Http and https cache proxy implementation with a goal to make work with online refreshed tools reproducible.
Can be used to proxy installers, maven and p2 repositories. Amd maybe many others.
To create a local repository cache of various repositories that are used when installing development environment or doing auto-builds. The local cache created is used for these purposes:
-
Speed up download time and reduce bandwith - using the cache which is on the same computer or in the same office.
-
Make it possible to work offline with tools that are designed online only.
-
Make past builds reproducible even if the Internet has forgot some of the old packages. For projects where binary reproducibility is a requirement.
All programs have to be set up to use the proxy server when accessing http and https. The repocache server returns the resources from the cache (which are updated if configured so).
In order to use the https proxy feature the fake root CA certificate of the repo cache has to be installed onto the client because the proxy itself is a MITM.
All files accessed through the cache are first stored in a git repository then served to the client. This has the following features:
-
It is never possible to return anything by the server not in the cache.
-
Going back to a past state is possible.
The resulted git repo is just the accessed content from the web in folders representing the servers and paths.
When a listing is downloaded then all the internal links are rewritten to relative. Rewriting is done before storing the page.
Downloading http://targettocache/a/b/: http://targettocache/a/b/c → "c" http://targettocache/a/ → ".." /a/b/c → "c" /a/ → "../"
Automatic crawling of subtree (and thus caching all in the subtree) is implemented. Crawling uses HTML listing of files in the folders. (If the cached server implements such listing then it will work.)
Crawling can be started using the crawl link on the bottom part of the listing.
Possible to set up the server to refresh some resources while keeping others read-only. It is useful when only a set of repositories are to be refreshed.
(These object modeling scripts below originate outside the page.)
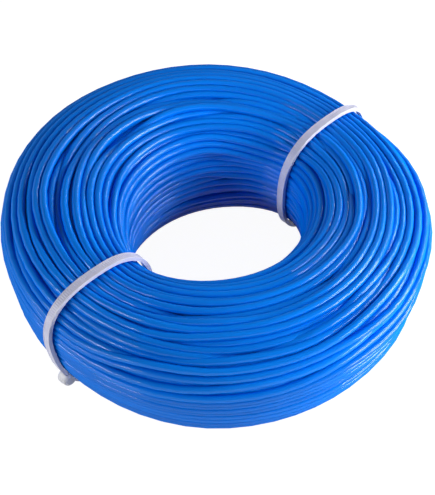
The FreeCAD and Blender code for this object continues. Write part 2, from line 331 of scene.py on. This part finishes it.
def tie_pull(azimuths):
    """How much each station is under a tie, from 0 to 1."""
    pulled = np.zeros(len(azimuths))
    for tie in ("front_tie_strap", "rear_tie_strap"):
        low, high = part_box(tie)
        away = wrapped(azimuths - math.atan2(low.y + high.y, low.x + high.x))
        pulled += np.exp(-(away / PULLED_WIDTH) ** 2)
    return pulled


def swollen(azimuths, directions):
    """Swellings and hollows of the hank, as a change of the reach at each station and direction."""
    total = np.zeros((len(azimuths), len(directions)))
    for azimuth, direction, spread, tall, height in SWELLINGS:
        along = wrapped(azimuths - math.radians(azimuth))
        across = wrapped(directions - math.radians(direction))
        total += height * (np.exp(-(along / math.radians(spread)) ** 2)[:, None]
                           * np.exp(-(across / math.radians(tall)) ** 2)[None])
    return total


def groove_depth(azimuths, angle):
    """How deep the grooves between the bundles sink each turn at each station."""
    total = np.zeros(angle.shape)
    for depth, course in GROOVES:
        first, last = course[0][0], course[-1][0]
        along = (np.degrees(azimuths) - first + 180) % 360 - 180
        along = np.where(along < -GROOVE_LEAD, along + 360, along)
        path = np.interp(
            along, [a - first for a, _ in course], [math.radians(b) for _, b in course])
        ends = eased(np.clip(np.minimum(along, last - first - along) / GROOVE_RAMP + 0.5, 0, 1))
        off = abs(wrapped(angle - path)) / math.radians(GROOVE_WIDTH)
        total = np.maximum(total, depth * ends * np.clip(GROOVE_FOOT - off, 0, 1))
    return total


def smoothed(values, weights):
    """Running mean along the line, which keeps its two ends."""
    flat = values.reshape(-1, values.shape[-1])
    half = len(weights) // 2
    padded = np.concatenate([np.repeat(flat[:1], half, 0), flat, np.repeat(flat[-1:], half, 0)])
    total = sum(w * padded[i:i + len(flat)] for i, w in enumerate(weights))
    return (total / sum(weights)).reshape(values.shape)


def nearest_turns(places):
    """For each station and turn, the numbers of the nearest other turns."""
    found = np.empty((places.shape[0], places.shape[1], NEIGHBOURS), int)
    for k, station in enumerate(places):
        gaps = ((station[:, None] - station[None]) ** 2).sum(2)
        np.fill_diagonal(gaps, np.inf)
        found[k] = np.argpartition(gaps, NEIGHBOURS, axis=1)[:, :NEIGHBOURS]
    return found


def reach_towards(reach, directions, angle):
    """Reach of each station's section in the directions of its turns."""
    return np.stack([np.interp(turns, directions, lengths, period=2 * math.pi)
                     for turns, lengths in zip(angle, reach)])


def laid_turns(random, sites, reach, directions):
    """First places of the turns, each running over to the next site, and their angles."""
    turns = len(sites) - 1
    share = np.arange(STATIONS)[None, :, None] / STATIONS
    places = sites[:-1, None] * (1 - share) + sites[1:, None] * share
    for axis in range(2):
        sway = wandering(random, turns, SWAY_SPACING, lambda r, n: r.normal(size=n))
        places[..., axis] += sway * SWAY
    angle = section_angle(places)
    local = reach_towards(reach, directions, angle.T).T
    mean = np.interp(angle, directions, reach.mean(0), period=2 * math.pi)
    places *= (local / mean)[..., None]
    return places, angle


def strand_relief(random, azimuths, angle, outer):
    """How far below the section's outline each turn stays at each station."""
    relief = wandering(random, len(angle), RELIEF_SPACING, drawn_relief)
    relief = relief + groove_depth(azimuths, angle)
    relief = np.where(outer[:, None], relief, INNER_RELIEF)
    pulled = tie_pull(azimuths)
    relief = ((relief - PROUD) * (1 - pulled) + TIE_CLEARANCE * pulled).T.copy()
    tail = np.linspace(0, 1, TAIL_STATIONS)
    relief[-TAIL_STATIONS:, -1] += TAIL_DEPTH * tail * tail * (3 - 2 * tail)
    return relief


def relaxed(places, directions, reach, relief, width, outer):
    """The places at each station, pushed apart until the strands lie beside and on each other."""
    rows = np.arange(STATIONS)[:, None, None]
    for step in range(STEPS):
        if step % REFRESH == 0:
            others = nearest_turns(places)
        apart = places[:, :, None] - places[rows, others]
        distance = np.linalg.norm(apart, axis=3) + LEAST_DISTANCE
        wanted = (width[None, :, None] + width[others]) / 2
        push = np.maximum(wanted - distance, 0) / distance * 0.5
        shift = (apart * push[..., None]).sum(2) * PUSH_SHARE
        places = places + smoothed(shift.transpose(1, 0, 2), LINE_SMOOTHING).transpose(1, 0, 2)
        length = np.linalg.norm(places, axis=2)
        limit = reach_towards(reach, directions, section_angle(places)) - relief
        held = np.where(outer[None], length + (limit - length) * OUTWARD, length)
        places *= (np.minimum(held, limit) / length)[..., None]
    return places


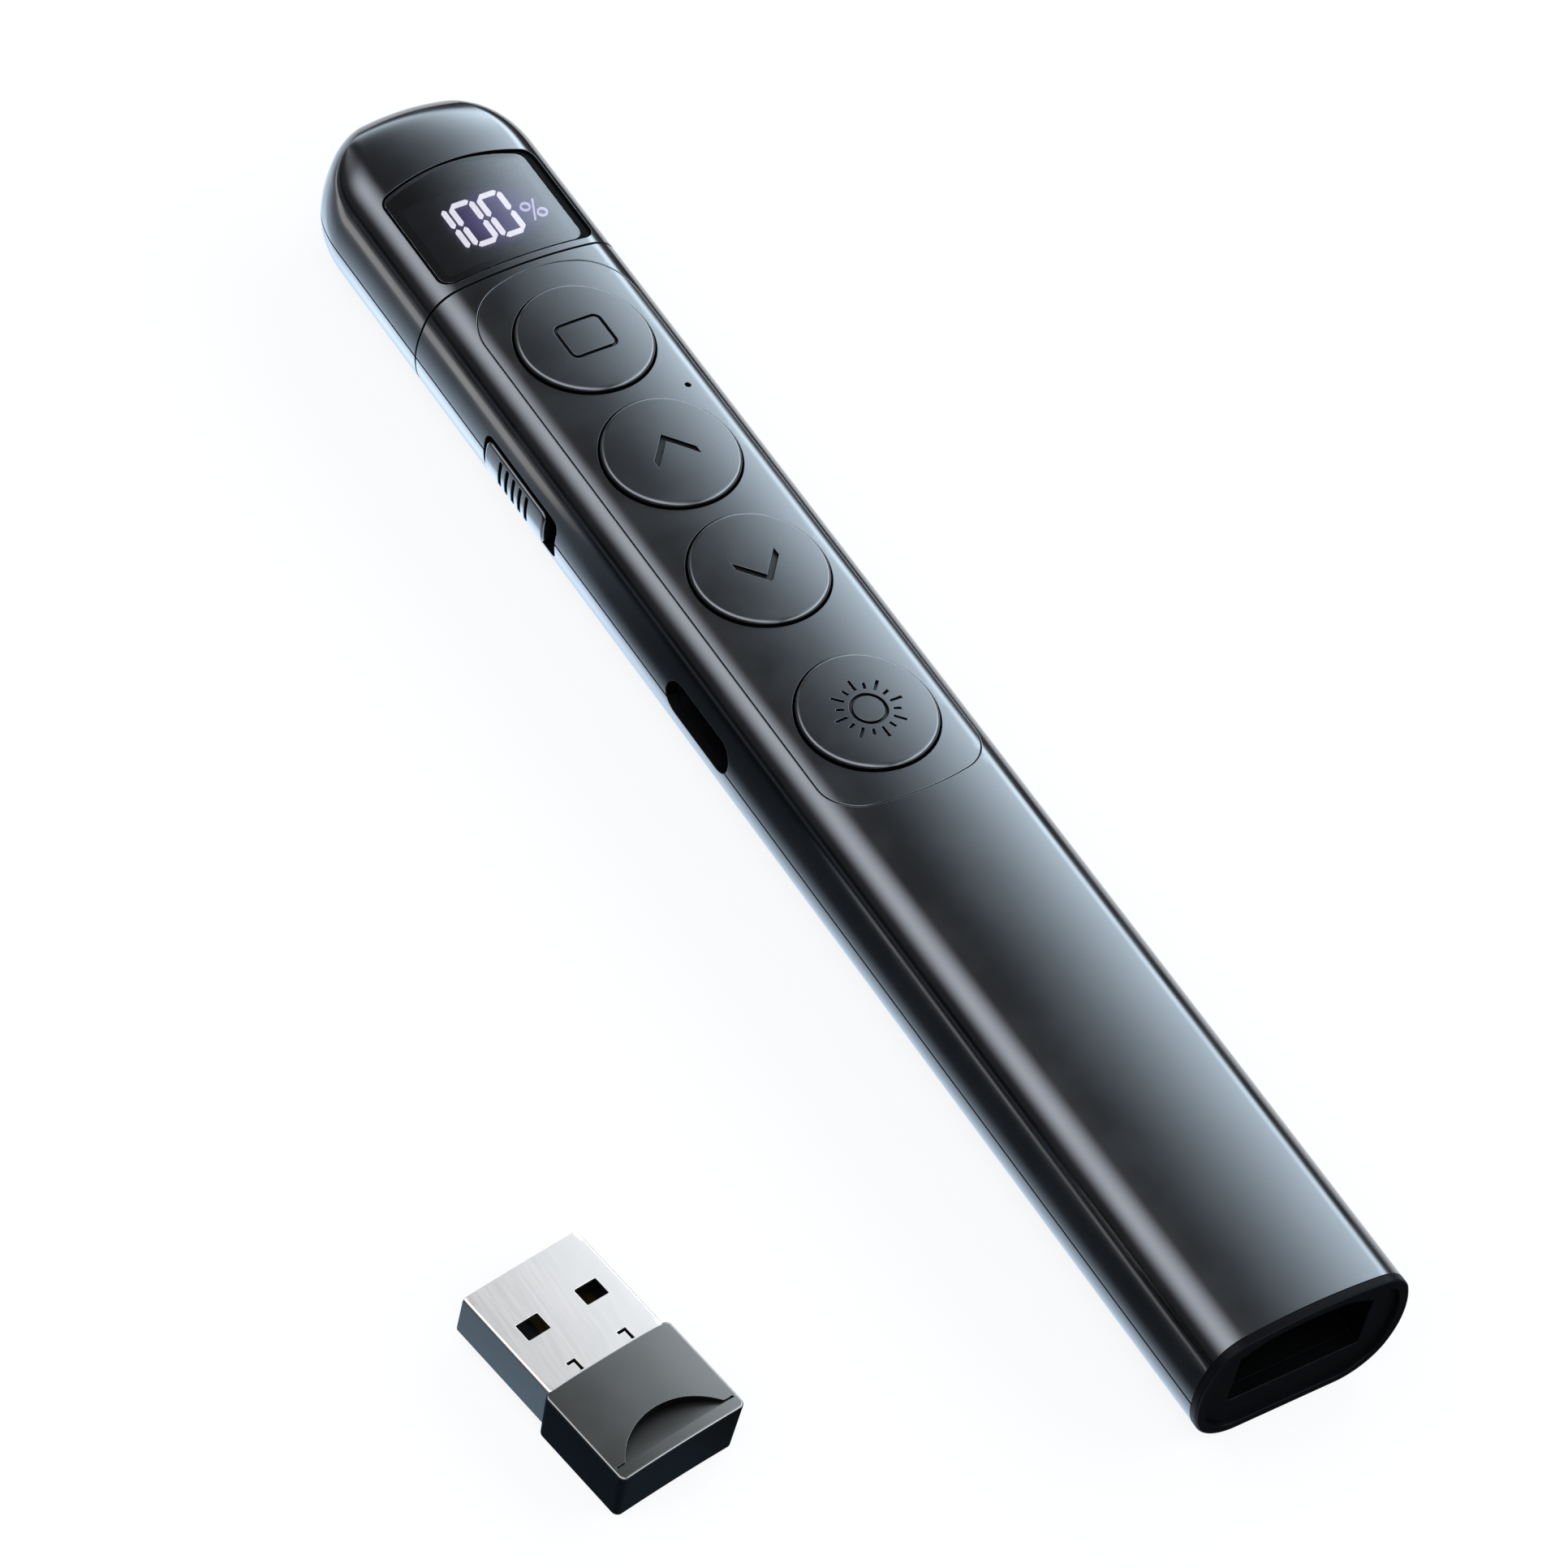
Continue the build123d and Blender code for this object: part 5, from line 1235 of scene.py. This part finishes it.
def left_card():
    """Card to the left. Its light fades away from the clicker, later beside the nose. A pale slit, nearer
    beside the nose and broken off in the middle, gives the thin streak on the clicker's side, a far stretch
    lights the receiver's side, and a line along the near edge the clicker's foot."""
    nodes, light = dark_card("left_card", (-FLOOR_HALF, -FLOOR_HALF), (CARD_LEFT_X, FLOOR_HALF))
    x, y, _ = nodes.axes()
    nose = nodes.ramp(y, *NOSE_Y)
    far, close, deep, line, half, gain = (
        nodes.ramp(nose, 0.0, 1.0, *pair)
        for pair in (NEAR_X_FAR, NEAR_X_CLOSE, DEEP_LIGHT, SLIT_X, SLIT_HALF, SLIT_LIGHT))
    rest = nodes.math("SUBTRACT", NEAR_LIGHT, deep)
    near = nodes.math("MULTIPLY_ADD", nodes.ramp(x, far, close), rest, deep)
    away = nodes.math("ABSOLUTE", nodes.math("SUBTRACT", x, line))
    ends = nodes.math("MAXIMUM", nodes.ramp(y, *SLIT_NOSE_Y), nodes.ramp(y, *SLIT_TAIL_Y, 1.0, 0.0))
    slit = nodes.times(nodes.ramp(nodes.math("DIVIDE", away, half), 0.5, 1.0, 1.0, 0.0), gain, ends)
    side = nodes.math("MAXIMUM", nodes.times(near, nodes.ramp(x, *FAR_X, FAR_LIGHT, 1.0)), slit)
    receiver = nodes.times(nodes.ramp(x, *RECEIVER_X_FAR),
                           nodes.ramp(x, *RECEIVER_X_CLOSE, RECEIVER_LIGHT, 0.0))
    foot = nodes.times(nodes.ramp(x, *FOOT_X_FAR), nodes.ramp(x, *FOOT_X_CLOSE, 1.0, 0.0),
                       nodes.ramp(y, *FOOT_Y_RISE, 0.0, FOOT_LIGHT[0]),
                       nodes.ramp(y, *FOOT_Y_FALL, 1.0, FOOT_LIGHT[1]))
    nodes.set(light, "Strength", nodes.math("ADD", nodes.math("ADD", side, receiver), foot))
    clear = nodes.math("MAXIMUM", nodes.ramp(x, *RECEIVER_X_CLOSE), nodes.ramp(y, *BLUE_Y))
    nodes.set(light, "Color", nodes.blend(slit, nodes.blend(clear, BLUE_TINT, PALE_BLUE_TINT), WHITE))


# The strip lights, by the angle in degrees about the Y axis and by the share of a direction that points ahead
ROOM_TINT = (0.97, 1.0, 1.05, 1.0)
FILL_TINT = (0.93, 1.0, 1.1, 1.0)
KEY_TINT = (0.83, 1.0, 1.13, 1.0)
STEEP_AHEAD = (0.4, 0.48)
STEEPNESS = (1.7, 2.5)
FILL_RISE = (-76, -36)
FILL_ENDS = (20.0, 10.0)
FILL_AHEAD = (0.56, 0.8)
FILL_LEAST = 0.2  # share of its light that is left ahead
KEY_RISE = (12, 60)
KEY_FALL = (62, 77)
KEY_GAIN = (0.9, 1.14)
KEY_AHEAD = (0.6, 0.88)
KEY_LEAST = 0.4


def light_world():
    """Two long strip lights over the clicker, along it. Their radiance depends on the angle about the Y axis
    from straight up. The left one rises and falls smoothly, and the right one rises as a power."""
    studio = bpy.context.scene.clicker_studio
    nodes = Nodes("studio", world=True)
    across, ahead, up = nodes.add("SeparateXYZ", nodes.add("TexCoord").outputs["Generated"]).outputs[:]
    turn = nodes.times(nodes.math("ARCTAN2", across, up), degrees(1))
    steep = nodes.ramp(ahead, *STEEP_AHEAD, *STEEPNESS)
    fill_end = nodes.ramp(steep, *STEEPNESS, *FILL_ENDS)
    fill = nodes.times(nodes.ramp(turn, *FILL_RISE), nodes.ramp(turn, FILL_RISE[1], fill_end, 1.0, 0.0),
                       nodes.ramp(ahead, *FILL_AHEAD, 1.0, FILL_LEAST), studio.fill_strength)
    rise = nodes.math("POWER", nodes.ramp(turn, *KEY_RISE, kind="LINEAR"), steep)
    key = nodes.times(rise, nodes.ramp(turn, *KEY_FALL, 1.0, 0.0), nodes.ramp(steep, *STEEPNESS, *KEY_GAIN),
                      nodes.ramp(ahead, *KEY_AHEAD, 1.0, KEY_LEAST), studio.key_strength)
    room, left, right = (nodes.add("Background", tint, strength) for tint, strength in (
        (ROOM_TINT, studio.room_strength), (FILL_TINT, fill), (KEY_TINT, key)))
    total = nodes.add("AddShader", nodes.add("AddShader", room, left), right)
    seen = nodes.add("LightPath").outputs["Is Camera Ray"]
    white = nodes.add("Background", WHITE, 1.0)
    bpy.context.scene.world = nodes.close(nodes.add("MixShader", seen, total, white), "World")


class BuildStudio(bpy.types.Operator):
    """Builds the pale floor, dark cards, strip lights and the camera"""

    bl_idname = "clicker.studio"
    bl_label = "Studio"

    def execute(self, context):
        scene = context.scene
        floor = stage_sheet("floor", (-FLOOR_HALF, -FLOOR_HALF), (FLOOR_HALF, FLOOR_HALF), 0.0)
        floor.data.materials.append(floor_finish())
        left_card()
        nodes, light = dark_card("right_card", (CARD_RIGHT_X, -FLOOR_HALF), (FLOOR_HALF, FLOOR_HALF))
        nodes.set(light, "Strength", nodes.ramp(nodes.axes()[1], *RIGHT_CARD_Y, *RIGHT_CARD_LIGHT))
        dark_card("tail_card", TAIL_CARD_LOW, (CARD_RIGHT_X, TAIL_Y))
        light_world()
        camera = linked("camera", bpy.data.cameras.new("camera"))
        camera.data.sensor_width = 36.0
        camera.data.lens = scene.clicker_studio.lens
        camera.data.clip_start = 0.01
        camera.data.clip_end = 10.0
        turn = (CAMERA_AIM - CAMERA_PLACE).to_track_quat("-Z", "Y").to_matrix().to_4x4()
        roll = Matrix.Rotation(CAMERA_ROLL, 4, "Z")
        camera.matrix_world = Matrix.Translation(CAMERA_PLACE) @ turn @ roll
        scene.camera = camera
        scene.view_settings.view_transform = "Standard"
        return {"FINISHED"}


OPERATORS = (BuildShells, BuildKeypad, BuildKeys, BuildDisplay, BuildPowerSwitch, BuildTailCap, BuildReceiver,
             FinishInside, BuildStudio)
GROUPS = {"clicker_sizes": ClickerSizes, "clicker_colours": ClickerColours, "clicker_studio": ClickerStudio}


class ClickerPanel(bpy.types.Panel):
    """Lists the sizes, colours and operators"""

    bl_idname = "VIEW3D_PT_clicker"
    bl_label = "Presentation clicker"
    bl_space_type = "VIEW_3D"
    bl_region_type = "UI"
    bl_category = "Clicker"

    def draw(self, context):
        for name, group in GROUPS.items():
            box = self.layout.box()
            for label in group.__annotations__:
                box.prop(getattr(context.scene, name), label)
        for operator in OPERATORS:
            self.layout.operator(operator.bl_idname)


def register():
    """Registers the groups, operators and panel."""
    for kind in (*GROUPS.values(), *OPERATORS, ClickerPanel):
        bpy.utils.register_class(kind)
    for name, group in GROUPS.items():
        setattr(bpy.types.Scene, name, PointerProperty(type=group))


def unregister():
    """Takes them away again."""
    for name in GROUPS:
        delattr(bpy.types.Scene, name)
    for kind in (ClickerPanel, *OPERATORS, *GROUPS.values()):
        bpy.utils.unregister_class(kind)


def main():
    """Builds everything in order."""
    register()
    for operator in OPERATORS:
        group, name = operator.bl_idname.split(".")
        getattr(getattr(bpy.ops, group), name)()


if __name__ == "__main__":
    main()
path/to/config/ certs/ - cert creation scripts certs/public/ - certificates certs/keys/ - private keys and additional data for certificates access.config - access mode configuration client-alias.config - client side aliasing plugins.config - plugins configuration
-
Use the configuration page of the repo cache management web page to generate root certificate
-
download the certificate from the configuration page
-
install the certificate into the https clients
-
set up the client to use the https proxy